● **PROBLEM**:
Only the lines from the one containing "object.updateMatrixWorld(true);" through the one containing "in imported if" are wanted. Give them again exactly, both ends included.

● **SOURCE MATERIAL**:
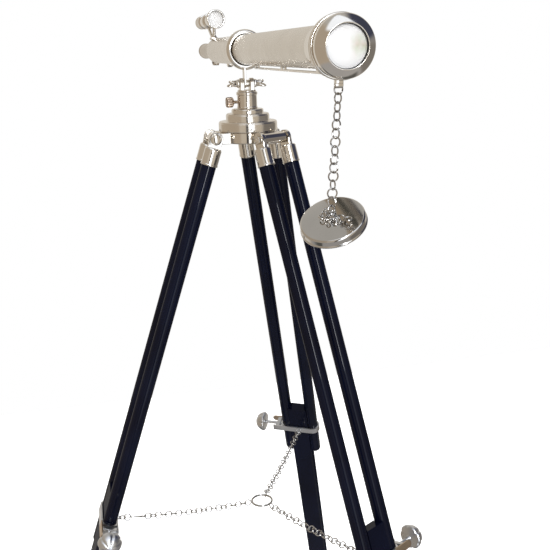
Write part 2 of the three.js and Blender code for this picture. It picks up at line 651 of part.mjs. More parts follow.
// Domed knob on a thin screw. The screw bears on the rod through the band's end.
function clampScrew() {
  const start = ROD_SPACING / 2 + ROD_RADIUS + 0.8;
  const edge = KNOB_NEAR + 2;
  const dome = [0, 20, 40, 60, 78].map((degrees) => {
    const angle = radians(degrees);
    return [KNOB_RADIUS * Math.cos(angle), edge + (KNOB_FAR - edge) * Math.sin(angle)];
  });
  return turnedY([
    [0, start], [2.5, start], [2.5, KNOB_NEAR - 1.5], [4, KNOB_NEAR], [KNOB_RADIUS - 2, KNOB_NEAR],
    ...dome, [0, KNOB_FAR],
  ], MEDIUM).translate(0, 0, -CLAMP_AT);
}

// Flat lower leg. Its sides are hollowed to slide along the rods.
function lowerLeg() {
  const groove = ROD_RADIUS + GAP;
  const edge = LOWER_THICKNESS / 2;
  const reach = Math.acos((ROD_SPACING - LOWER_WIDTH) / 2 / groove);
  const degrees = THREE.MathUtils.radToDeg(reach);
  const side = (sign) => arc([0, sign * ROD_SPACING / 2], groove, -sign * 90 - degrees,
    -sign * 90 + degrees, 8);
  const half = LOWER_WIDTH / 2;
  const outline = [
    [-edge, half], ...side(1), [edge, half], [edge, -half], ...side(-1), [-edge, -half],
  ];
  const shape = new THREE.Shape(outline.map(([x, y]) => new THREE.Vector2(x, y)));
  const length = LOWER_END - LOWER_TOP;
  return new THREE.ExtrudeGeometry(shape, { depth: length, bevelEnabled: false })
    .translate(0, 0, -LOWER_END);
}

// Shoe on the leg's end, cut level with the floor.
function footTip() {
  const top = -LOWER_END - GAP;
  const shoe = toSolid(turnedZ([
    [0, -LEG_REACH - 12], [9, -LEG_REACH - 12], [11, top - 14], [12.6, top - 10],
    [12.6, top], [0, top],
  ], MEDIUM));
  const floor = toSolid(new THREE.BoxGeometry(200, 200, 60).translate(0, 0, -30)
    .rotateY(radians(LEG_TILT)).translate(0, 0, -LEG_REACH));
  return toGeometry(shoe.subtract(floor));
}

// Chain from the clamp's staple to the centre ring, with a slight sag. Given in the leg's
// upright frame, where X points outwards from the tripod's axis and Z is up from the hinges.
function spreaderCurve(clearance) {
  const tilt = radians(LEG_TILT);
  const inwards = -STAPLE_REACH;
  const start = new THREE.Vector3(
    HINGE_RADIUS + CLAMP_AT * Math.sin(tilt) + inwards * Math.cos(tilt), 0,
    -CLAMP_AT * Math.cos(tilt) + inwards * Math.sin(tilt));
  const end = new THREE.Vector3(
    SPREADER_RING + SPREADER_WIRE + clearance, 0, -SPREADER_DROP);
  const sag = new THREE.Vector3().addVectors(start, end).multiplyScalar(0.5);
  sag.z -= 9;
  return new THREE.QuadraticBezierCurve3(start, sag, end);
}

LEG_AZIMUTHS.forEach((azimuth, index) => {
  const number = index + 1;
  const upright = new THREE.Group();
  upright.rotation.z = radians(azimuth);
  upright.position.z = hubHeight;
  const leg = new THREE.Group();
  leg.position.x = HINGE_RADIUS;
  leg.rotation.y = -radians(LEG_TILT);
  upright.add(leg);
  object.add(upright);
  for (const [letter, side] of [['a', 1], ['b', -1]]) {
    place(leg, `rod_${number}${letter}`, rod(side), blackLacquer);
    place(leg, `ferrule_${number}${letter}`, ferrule(side), nickel);
  }
  const bolt = place(upright, `hinge_bolt_${number}`, hingeBolt(), nickel);
  bolt.position.x = HINGE_RADIUS;
  place(leg, `clamp_band_${number}`, clampBand(), greyMetal);
  place(leg, `clamp_screw_${number}`, clampScrew(), greyMetal);
  place(leg, `lower_leg_${number}`, lowerLeg(), blackLacquer);
  place(leg, `foot_tip_${number}`, footTip(), rubber);
  const clearance = index ? 1.5 : GAP;
  const chain = tubeAlong(spreaderCurve(clearance), CHAIN_RADIUS, 14);
  place(upright, `spreader_chain_${number}`, chain, nickel);
});

const ringShape = new THREE.TorusGeometry(SPREADER_RING, SPREADER_WIRE, 8, 28);
place(head, 'spreader_ring', ringShape.translate(0, 0, -SPREADER_DROP), nickel);

// ---------------------------------------------------------------- origin

object.updateMatrixWorld(true);
const bounds = new THREE.Box3().setFromObject(object, true);
const middle = bounds.getCenter(new THREE.Vector3());
object.position.set(-middle.x, -middle.y, -bounds.min.z);

export default object;
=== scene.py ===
"""Looks of the tripod telescope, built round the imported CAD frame.

Each piece is drawn in millimetres in the frame of what carries it: the telescope, the head,
a leg or the dust cap. The frames come from the CAD joints.
"""

import json
import math
import random

import bmesh
import bpy
from mathutils import Matrix, Vector


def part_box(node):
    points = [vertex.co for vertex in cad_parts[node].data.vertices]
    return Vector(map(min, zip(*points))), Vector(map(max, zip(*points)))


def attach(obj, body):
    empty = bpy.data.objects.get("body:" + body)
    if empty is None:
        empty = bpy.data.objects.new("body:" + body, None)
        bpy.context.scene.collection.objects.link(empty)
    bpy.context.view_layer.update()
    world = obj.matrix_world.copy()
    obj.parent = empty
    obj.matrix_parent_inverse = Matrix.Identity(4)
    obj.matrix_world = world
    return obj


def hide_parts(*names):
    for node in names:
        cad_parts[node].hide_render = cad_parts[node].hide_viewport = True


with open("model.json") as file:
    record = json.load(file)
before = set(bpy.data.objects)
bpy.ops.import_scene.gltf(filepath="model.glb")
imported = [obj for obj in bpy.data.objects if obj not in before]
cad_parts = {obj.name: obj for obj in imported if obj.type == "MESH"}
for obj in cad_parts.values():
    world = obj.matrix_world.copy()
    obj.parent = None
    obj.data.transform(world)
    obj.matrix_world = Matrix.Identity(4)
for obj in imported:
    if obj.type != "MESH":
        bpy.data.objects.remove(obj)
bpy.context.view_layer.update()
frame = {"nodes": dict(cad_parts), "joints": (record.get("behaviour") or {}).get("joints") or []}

MM = 0.001
FINE = 96                        # sides of a large turned piece
SMALL = 40                       # sides of a small one

# Places that several pieces share, in millimetres
PIVOT_DROP = 43                  # altitude pivot below the tube's axis
PINION_AT = 250                  # focus shaft behind the pivot
PINION_DROP = 16.6               # and below the tube's axis
FINDER_SIDE = -8                 # finder's axis, from the tube's
FINDER_RISE = 46
HUB_LOW, HUB_HIGH = -7, 7.7      # faces of the hub casting, from the hinges
HINGE_OUT = 48                   # leg hinges, from the tripod's axis
ROD_SIDE = 22.5                  # axes of a leg's two rods, from its middle
ROD_END = 634                    # the rest is below the hinge, along the leg
CLAMP_AT = 577
SLAT_TOP, SLAT_END = 531, 1168
CHAIN_REACH = 16.9               # where the clamp's staple holds the chain, inwards
RING_DROP = 560                  # spreader ring below the hinges
RING_RADIUS = 15.5

joints = {joint["name"]: joint for joint in frame["joints"]}


def middle(node):
    low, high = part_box(node)
    return (low + high) / 2


# ---------------------------------------------------------------- frames of the pieces

tripod_axis = Vector(joints["azimuth_turn"]["pos_m"])
hinge_height = joints["leg_1_fold"]["pos_m"][2]
tube_height = middle("main_barrel").z
TUBE = Matrix.Translation((tripod_axis.x, tripod_axis.y, tube_height))
HEAD = Matrix.Translation((tripod_axis.x, tripod_axis.y, hinge_height))
PIVOT_RISE = (tripod_axis.z - hinge_height) / MM
LOCK_RISE = (joints["azimuth_knob_turn"]["pos_m"][2] - hinge_height) / MM


def leg_azimuth(number):
    hinge = Vector(joints[f"leg_{number}_fold"]["pos_m"])
    return math.atan2(hinge.y - tripod_axis.y, hinge.x - tripod_axis.x)


def leg_frame(number):
    """Origin on the hinge, Y along the hinge's axis, Z up the leg, X outwards."""
    hinge = Vector(joints[f"leg_{number}_fold"]["pos_m"])
    tilt = math.acos(joints[f"leg_{number}_length"]["axis"][2])
    turn = Matrix.Rotation(leg_azimuth(number), 4, "Z")
    return Matrix.Translation(hinge) @ turn @ Matrix.Rotation(-tilt, 4, "Y")


def upright_frame(number):
    """Origin on the tripod's axis at the height of the hinges, X towards the leg."""
    return HEAD @ Matrix.Rotation(leg_azimuth(number), 4, "Z")


# ---------------------------------------------------------------- camera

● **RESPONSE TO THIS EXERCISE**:
object.updateMatrixWorld(true);
const bounds = new THREE.Box3().setFromObject(object, true);
const middle = bounds.getCenter(new THREE.Vector3());
object.position.set(-middle.x, -middle.y, -bounds.min.z);

export default object;
=== scene.py ===
"""Looks of the tripod telescope, built round the imported CAD frame.

Each piece is drawn in millimetres in the frame of what carries it: the telescope, the head,
a leg or the dust cap. The frames come from the CAD joints.
"""

import json
import math
import random

import bmesh
import bpy
from mathutils import Matrix, Vector


def part_box(node):
    points = [vertex.co for vertex in cad_parts[node].data.vertices]
    return Vector(map(min, zip(*points))), Vector(map(max, zip(*points)))


def attach(obj, body):
    empty = bpy.data.objects.get("body:" + body)
    if empty is None:
        empty = bpy.data.objects.new("body:" + body, None)
        bpy.context.scene.collection.objects.link(empty)
    bpy.context.view_layer.update()
    world = obj.matrix_world.copy()
    obj.parent = empty
    obj.matrix_parent_inverse = Matrix.Identity(4)
    obj.matrix_world = world
    return obj


def hide_parts(*names):
    for node in names:
        cad_parts[node].hide_render = cad_parts[node].hide_viewport = True


with open("model.json") as file:
    record = json.load(file)
before = set(bpy.data.objects)
bpy.ops.import_scene.gltf(filepath="model.glb")
imported = [obj for obj in bpy.data.objects if obj not in before]
cad_parts = {obj.name: obj for obj in imported if obj.type == "MESH"}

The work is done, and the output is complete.